• TASK GOAL
Each line from the start of the entries through the line that contains "Roughness=rough + cloud" should be output exactly, please.

[Start MATERIAL FOR THE TASK]

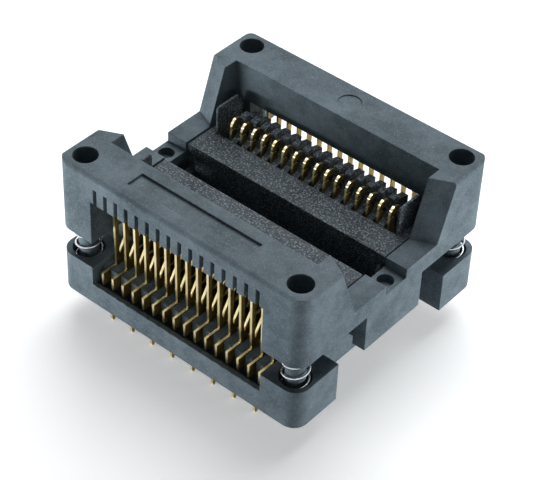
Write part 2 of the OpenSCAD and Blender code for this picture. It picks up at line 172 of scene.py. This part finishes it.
def moulding(name, dark, light, pale, speck_level, speck_scale, grain, rough):
    edge_radius, grain_depth = 0.00014, 0.00003
    finish = Finish(name, Specular_IOR_Level=0.06)
    fine = finish.noise(scale=8000, detail=3, roughness=0.6)
    cloud = finish.noise(scale=900, detail=4, roughness=0.6)
    broad = finish.noise(scale=170, detail=3)
    tone = finish.ramp(broad * 0.5 + cloud * 0.3 + fine * 0.2, (0.4, dark), (0.6, light))
    fibre = finish.noise(scale=speck_scale, detail=1, roughness=0.4)
    fleck = finish.mask(fibre, low=speck_level, high=speck_level + 0.06)
    buried_fibre = finish.noise(scale=speck_scale * 0.45, detail=2)
    smear = finish.mask(buried_fibre, low=speck_level - 0.04, high=speck_level + 0.1)
    edge = finish.add("ShaderNodeBevel", {"samples": 6}, {"Radius": edge_radius})
    flat = finish.add("ShaderNodeNewGeometry", output="Normal")
    turn = finish.add("ShaderNodeVectorMath", {"operation": "DOT_PRODUCT"},
                      {0: edge, 1: flat}, "Value")
    # Painted highlight: where the bevelled normal turns away from the flat one, the edge is
    # painted paler, in patches.
    painted_edge_highlight = finish.mask(turn, low=0.97, high=0.8) * finish.mask(fine, low=0.3, high=0.6)
    colour = finish.blend(fleck * 0.55 + smear * 0.2 + painted_edge_highlight * 0.35, tone, (*pale, 1))
    bump = finish.add("ShaderNodeBump", None,
                      {"Strength": grain, "Distance": grain_depth, "Normal": edge,
                       "Height": fine * 0.6 + cloud * 0.2 + fleck * 0.2})
    return finish.paint(Base_Color=colour, Normal=bump,
                        Roughness=rough + cloud * 0.12 - fleck * 0.1)


black_plastic = moulding("black_plastic", dark=(0.072, 0.098, 0.115),
                         light=(0.144, 0.186, 0.212), pale=(0.22, 0.26, 0.285),
                         speck_level=0.62, speck_scale=7500, grain=0.55, rough=0.5)
dress(black_plastic, "base_housing", "cover")


# Nest: the same plastic from a separate tool with a much coarser spark finish, so the platforms
# are darker and sparkle with pale specks.
nest_plastic = moulding("nest_plastic", dark=(0.03, 0.04, 0.048),
                        light=(0.075, 0.093, 0.107), pale=(0.3, 0.34, 0.37),
                        speck_level=0.57, speck_scale=5600, grain=0.9, rough=0.45)
dress(nest_plastic, "nest_front", "nest_rear")


# Contacts and terminals: copper alloy strip, a quarter of a millimetre thick, stamped and then
# plated with gold over nickel.  The sheared edges are bright; the rolled broad faces are rougher
# and faintly stained, and their colour is darkened to a brown olive as painted shade.
def gold_plate():
    grain_strength, grain_depth = 0.2, 0.00001
    finish = Finish("gold_plate", Metallic=1)
    stain = finish.noise(scale=800, detail=3)
    grain = finish.noise(scale=7000, detail=2)
    facing = finish.add("ShaderNodeTexCoord", output="Normal")
    across = abs(finish.add("ShaderNodeSeparateXYZ", None, {"Vector": facing}, "X"))
    # Painted shade: the broad faces, picked out by which way they face, get a dark brown gold;
    # only their extra roughness is real.
    broad = finish.mask(across, low=0.6, high=0.9)
    bright = finish.ramp(stain, (0.3, (0.84, 0.68, 0.34)), (0.65, (0.97, 0.86, 0.52)))
    dull_and_painted_shade = finish.ramp(stain, (0.3, (0.16, 0.115, 0.03)), (0.65, (0.38, 0.28, 0.085)))
    bump = finish.add("ShaderNodeBump", None,
                      {"Strength": grain_strength, "Distance": grain_depth, "Height": grain})
    return finish.paint(Base_Color=finish.blend(broad, bright, dull_and_painted_shade),
                        Roughness=0.22 + stain * 0.15 + broad * 0.2, Normal=bump)


gold = gold_plate()
stamped = [name for name in nodes if name.startswith(("contact_", "terminals_"))]
dress(gold, *stamped)


# Springs: bright steel wire wound cold, with a closed turn at each end.  Each stands on the
# floor of its pocket in the base and pushes on the roof of its pocket in the cover.
def spring_steel():
    finish = Finish("spring_steel", Metallic=1)
    drawn = finish.noise(scale=3000, detail=2)
    steel_grey = finish.ramp(drawn, (0.3, (0.55, 0.56, 0.58)), (0.7, (0.8, 0.81, 0.83)))
    return finish.paint(Base_Color=steel_grey, Roughness=0.18 + drawn * 0.15)


def wind_spring(name, material, wire, open_turns, steps, sides):
    low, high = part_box(name)
    middle = (low + high) / 2
    radius = (high.x - low.x) / 2 - wire / 2
    first, last = low.z + wire / 2, high.z - wire / 2
    mesh = bmesh.new()
    ring = bmesh.ops.create_circle(mesh, segments=sides, radius=wire / 2)["verts"]
    bmesh.ops.rotate(mesh, verts=ring, cent=(0, 0, 0), matrix=Matrix.Rotation(math.pi / 2, 3, "X"))
    bmesh.ops.translate(mesh, verts=ring, vec=(middle.x + radius, middle.y, first))
    wound = list(mesh.edges)
    bmesh.ops.contextual_create(mesh, geom=wound)
    closed_end = (1, wire)
    open_rise = (last - first - 2 * wire) / open_turns
    for turns, rise in (closed_end, (open_turns, open_rise), closed_end):
        count = round(turns * steps)
        swept = bmesh.ops.spin(mesh, geom=wound, cent=(middle.x, middle.y, 0), axis=(0, 0, 1),
                               dvec=(0, 0, rise * turns / count), angle=math.tau * turns,
                               steps=count)
        wound = [item for item in swept["geom_last"] if isinstance(item, bmesh.types.BMEdge)]
    bmesh.ops.contextual_create(mesh, geom=wound)
    bmesh.ops.recalc_face_normals(mesh, faces=mesh.faces)
    for face in mesh.faces:
        face.smooth = len(face.verts) == 4
    data = bpy.data.meshes.new(name + "_wire")
    mesh.to_mesh(data)
    mesh.free()
    data.materials.append(material)
    wire_object = bpy.data.objects.new(name + "_wire", data)
    bpy.context.scene.collection.objects.link(wire_object)
    return wire_object, low, high


steel = spring_steel()
press = next(joint for joint in frame["joints"] if joint["name"] == "cover_press")
travel = press["range_m"][1]
for name in sorted(name for name in nodes if name.startswith("spring_")):
    dress(steel, name)
    spring, low, high = wind_spring(name, steel, wire=0.0002, open_turns=5.5, steps=28, sides=10)
    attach(spring, "base")
    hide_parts(name)
    1 - travel / (high.z - low.z)
    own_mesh(spring)


# Table and light: a white table under a large soft lamp above and behind on the left, so the
# shadow is short and soft, with pale walls low all round.  A small low lamp stands at the front
# left and another at the rear right, and neither of them shows in the metal.
white = (0.97, 0.985, 1, 1)


def background_rays(finish):
    camera_ray, glossy_ray, transmission_ray = [
        finish.add("ShaderNodeLightPath", output=name)
        for name in ("Is Camera Ray", "Is Glossy Ray", "Is Transmission Ray")]
    return camera_ray.highest(glossy_ray).highest(transmission_ray)


def table_top():
    black, glow_near, near, far = (0, 0, 0, 1), (0.36, 0.365, 0.37, 1), 0.05, 0.14
    finish = Finish("table_top", Base_Color=(0.86, 0.87, 0.88, 1), Roughness=0.9,
                    Specular_IOR_Level=0.0, Emission_Strength=1)
    distance = finish.add("ShaderNodeVectorMath", {"operation": "LENGTH"},
                          {0: finish.place}, "Value")
    pale = finish.blend(finish.mask(distance, low=near, high=far), glow_near, white)
    glow = finish.blend(background_rays(finish), black, pale)
    return finish.paint(Emission_Color=glow)


table_reach = 1.5
sweep = bmesh.new()
bmesh.ops.create_grid(sweep, x_segments=1, y_segments=1, size=table_reach)
sweep_data = bpy.data.meshes.new("table_top")
sweep.to_mesh(sweep_data)
sweep.free()
sweep_data.materials.append(table_top())
table = bpy.data.objects.new("table_top", sweep_data)
bpy.context.scene.collection.objects.link(table)


class Sky(Finish):
    # The world, fed and added to as a material is.
    def __init__(self, name):
        self.world = bpy.data.worlds.new(name)
        self.world.use_nodes = True
        self.nodes, self.links = self.world.node_tree.nodes, self.world.node_tree.links
        self.surface = self.nodes["Background"]


room_light, wall_light, wall_top, wall_foot = 0.05, 1.1, 0.2, 0.06
sky = Sky("studio")
direction = sky.add("ShaderNodeTexCoord", output="Generated")
rise = sky.add("ShaderNodeSeparateXYZ", None, {"Vector": direction}, "Z")
shown = background_rays(sky)
lit = sky.mask(rise, low=wall_top, high=wall_foot) * wall_light + room_light
sky.feed(sky.surface, {"Color": white, "Strength": shown + (1 - shown) * lit})
bpy.context.scene.world = sky.world
socket_middle = Vector((0, 0, 0.008))


def soft_lamp(name, place, size, power, mirrored):
    data = bpy.data.lights.new(name, "AREA")
    data.shape, data.energy = "RECTANGLE", power
    data.size, data.size_y = size
    lamp = bpy.data.objects.new(name, data)
    towards = socket_middle - Vector(place)
    lamp.matrix_world = (Matrix.Translation(place)
                         @ towards.to_track_quat("-Z", "Y").to_matrix().to_4x4())
    lamp.visible_camera, lamp.visible_glossy = False, mirrored
    bpy.context.scene.collection.objects.link(lamp)


soft_lamp("key", (-0.055, 0.125, 0.22), (0.24, 0.24), 0.78, mirrored=True)
soft_lamp("low_left", (-0.057, -0.06, 0.006), (0.07, 0.01), 0.062, mirrored=False)
soft_lamp("low_right", (0.07, 0.045, 0.0065), (0.07, 0.011), 0.06, mirrored=False)
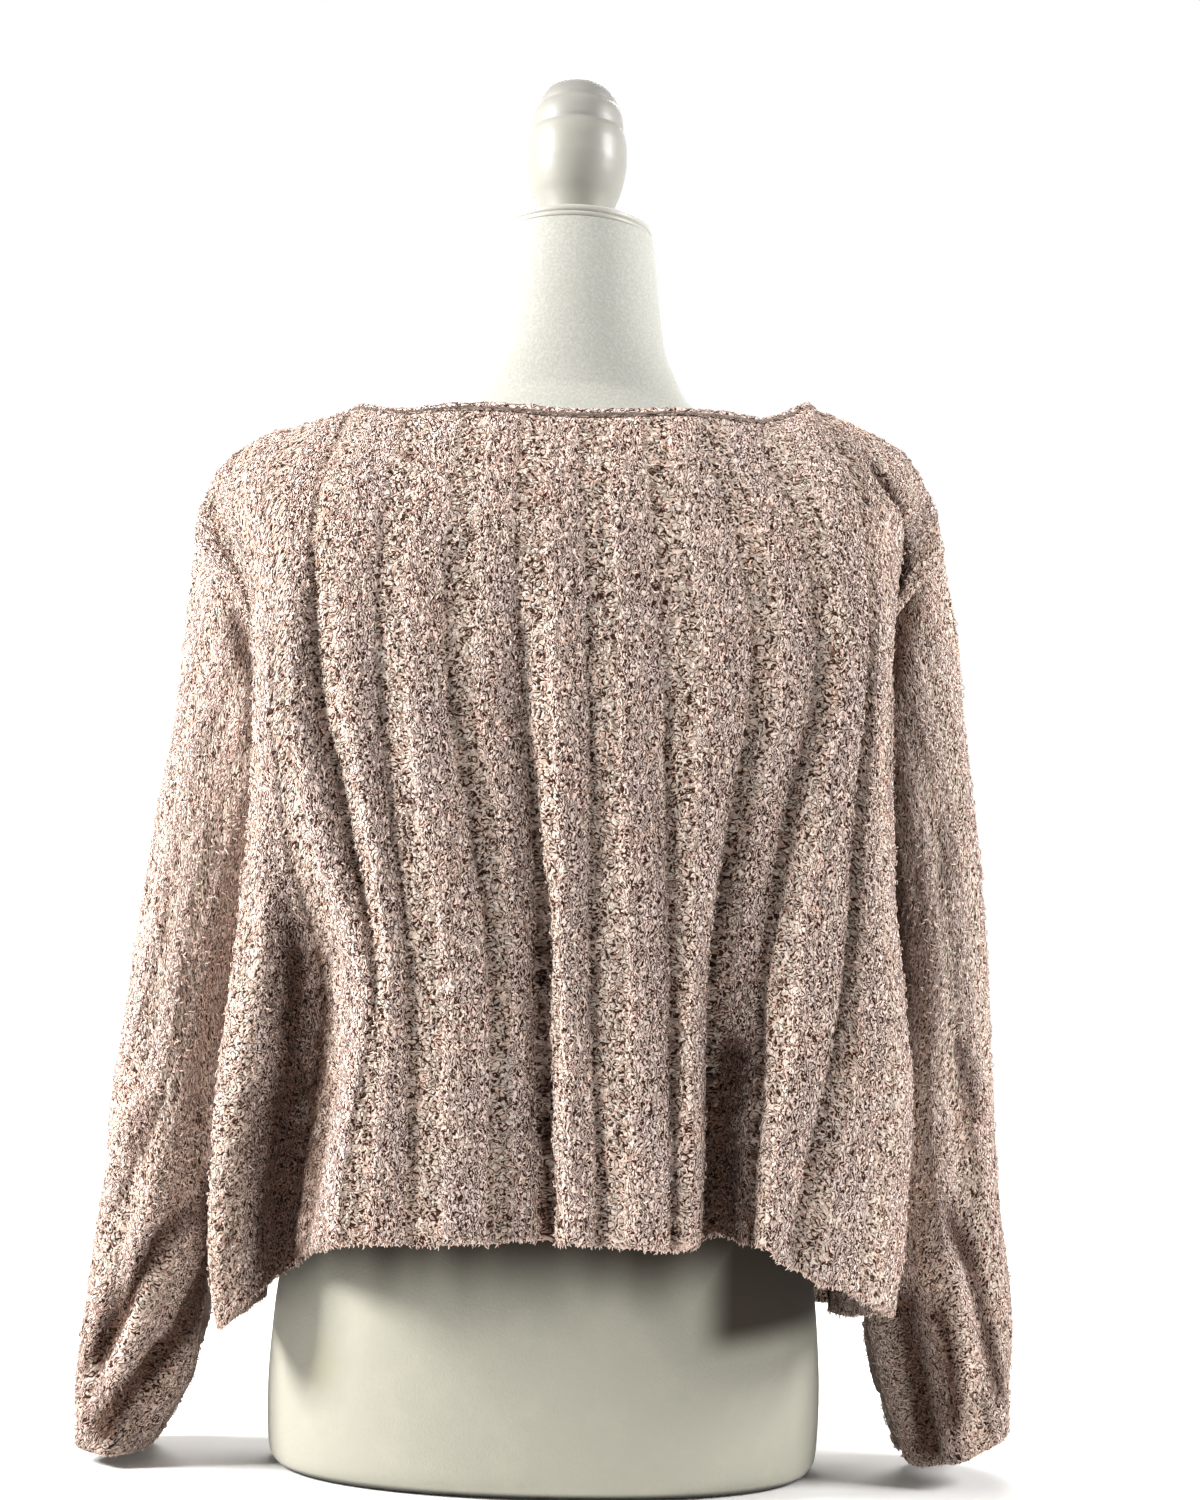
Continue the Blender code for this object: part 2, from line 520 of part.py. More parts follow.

[End MATERIAL FOR THE TASK]

• FULL OUTPUT
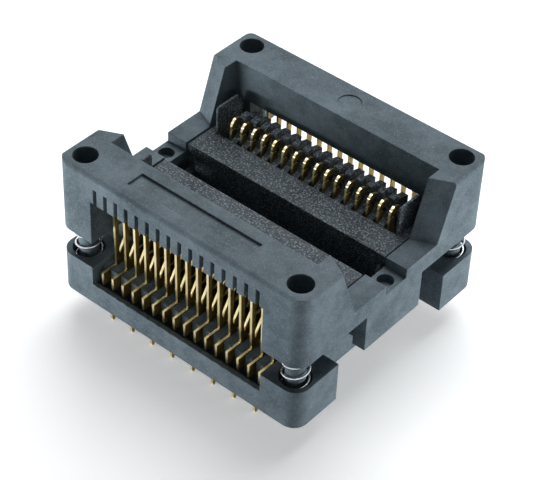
Write part 2 of the OpenSCAD and Blender code for this picture. It picks up at line 172 of scene.py. This part finishes it.
def moulding(name, dark, light, pale, speck_level, speck_scale, grain, rough):
    edge_radius, grain_depth = 0.00014, 0.00003
    finish = Finish(name, Specular_IOR_Level=0.06)
    fine = finish.noise(scale=8000, detail=3, roughness=0.6)
    cloud = finish.noise(scale=900, detail=4, roughness=0.6)
    broad = finish.noise(scale=170, detail=3)
    tone = finish.ramp(broad * 0.5 + cloud * 0.3 + fine * 0.2, (0.4, dark), (0.6, light))
    fibre = finish.noise(scale=speck_scale, detail=1, roughness=0.4)
    fleck = finish.mask(fibre, low=speck_level, high=speck_level + 0.06)
    buried_fibre = finish.noise(scale=speck_scale * 0.45, detail=2)
    smear = finish.mask(buried_fibre, low=speck_level - 0.04, high=speck_level + 0.1)
    edge = finish.add("ShaderNodeBevel", {"samples": 6}, {"Radius": edge_radius})
    flat = finish.add("ShaderNodeNewGeometry", output="Normal")
    turn = finish.add("ShaderNodeVectorMath", {"operation": "DOT_PRODUCT"},
                      {0: edge, 1: flat}, "Value")
    # Painted highlight: where the bevelled normal turns away from the flat one, the edge is
    # painted paler, in patches.
    painted_edge_highlight = finish.mask(turn, low=0.97, high=0.8) * finish.mask(fine, low=0.3, high=0.6)
    colour = finish.blend(fleck * 0.55 + smear * 0.2 + painted_edge_highlight * 0.35, tone, (*pale, 1))
    bump = finish.add("ShaderNodeBump", None,
                      {"Strength": grain, "Distance": grain_depth, "Normal": edge,
                       "Height": fine * 0.6 + cloud * 0.2 + fleck * 0.2})
    return finish.paint(Base_Color=colour, Normal=bump,
                        Roughness=rough + cloud * 0.12 - fleck * 0.1)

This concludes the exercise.